The conference room at the Besel electric motor factory in Brzeg is a comfortable, bright and clean space. It's the sort of room two countries would use to harmonise bra sizes, or a place where an actor could give a bitchy off-the-record interview with a gossip magazine.
In one corner is a stand on which sits a variety of electric motors - all seemingly identical but different in staggeringly complicated ways. On one wall is a map of modern Europe. Through the window lie the factory gates, where matchstick workers trudge home after their daily toil. My student sits opposite me. He has finished his shift but remains for 90 minutes to practice his English. My ignorance of engineering, Polish culture and Polish history delights him. He wants to tell me everything.
He typically talks for 89 of the 90 minutes - the perfect student. Once he starts talking he doesn't stop. He's like one of the machines in his factory. ('This machine,' says the foreman to the visitors from Warsaw, 'can pump out 15 English sentences per minute'). I choose my first question carefully, because it will be the topic I hear about for the next 45 minutes. But whatever the starting topic is, his mind is irresistibly drawn to Polish history, and the second half of the lesson he talks of Hitler, the Battle of Britain, Yalta, the Communist Era, but mostly Stalin - Stalin above all dominates his thoughts. The tangents that lead him to Stalin are remarkable. "Brzeg has a high unemployment rate. Under the Communists we had full employment. Of course, we also had Stalin." "This factory was bought by an Italian company. Stalin wasn't Italian."
But as he mentions Stalin, I interrupt.
"Rafal," I say, "I'd love to talk about Stalin again, but I have a question." His eyes widen slightly. I let the pause last for a few seconds. "You work in a factory and that. Electrics. I need a sort of adaptor thing, so I can plug my English things into Polish sockets."

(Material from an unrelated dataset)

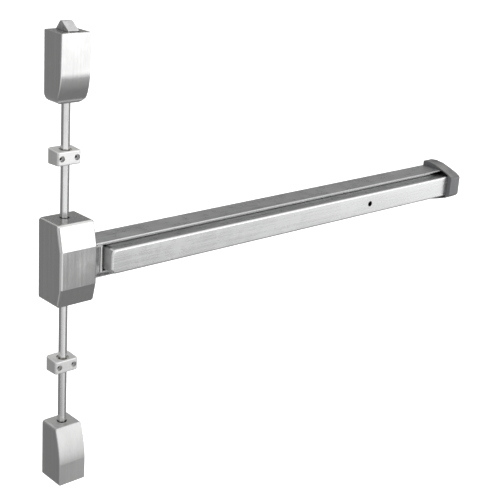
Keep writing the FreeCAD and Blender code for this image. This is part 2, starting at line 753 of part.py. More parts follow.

He understands. He makes a phone call. "I know where you can get them," he tells me. I pick up a pen to take the address. "Let's go," he says.
"Go?" I am stunned. "Go to buy them? Now?"
"Yes, we should have time."
He drives me into the centre of Brzeg. We go into a phone shop. There is a queue. Rafal ignores the line and goes to the front. "Good day. This is my English friend Andrew. He needs a phone adaptor." This isn't going to work, I think to myself, I tried this already. It doesn't work - they don't sell them in that shop. The queue doesn't appear to resent me. We leave.
We race to another shop. On the way we are nearly hit by a blonde woman driving while smoking and putting on lipstick. She smiles at us. She has two children in the back of the car. "Did you see that?" asks Rafal. He stares at me for no less than ten seconds - while entering a roundabout. I have a vision of my mother being informed of my death. A man is telling her that my presence in the car was a mystery, and that the lorry which hit it was undamaged, though the driver dropped his phone after the impact.
I open my eyes and we are in a sort of general purpose electronic peripherals store. Rafal ignores the queue again, and the shopkeep hands him two plug adaptors. "They will solve your problem," the man says to me in English. Rafal insists on paying for them.
He drives me back to the factory, then drives home, twelve zlotys poorer. I roll the adaptors around my hand and wait for the other teachers to finish.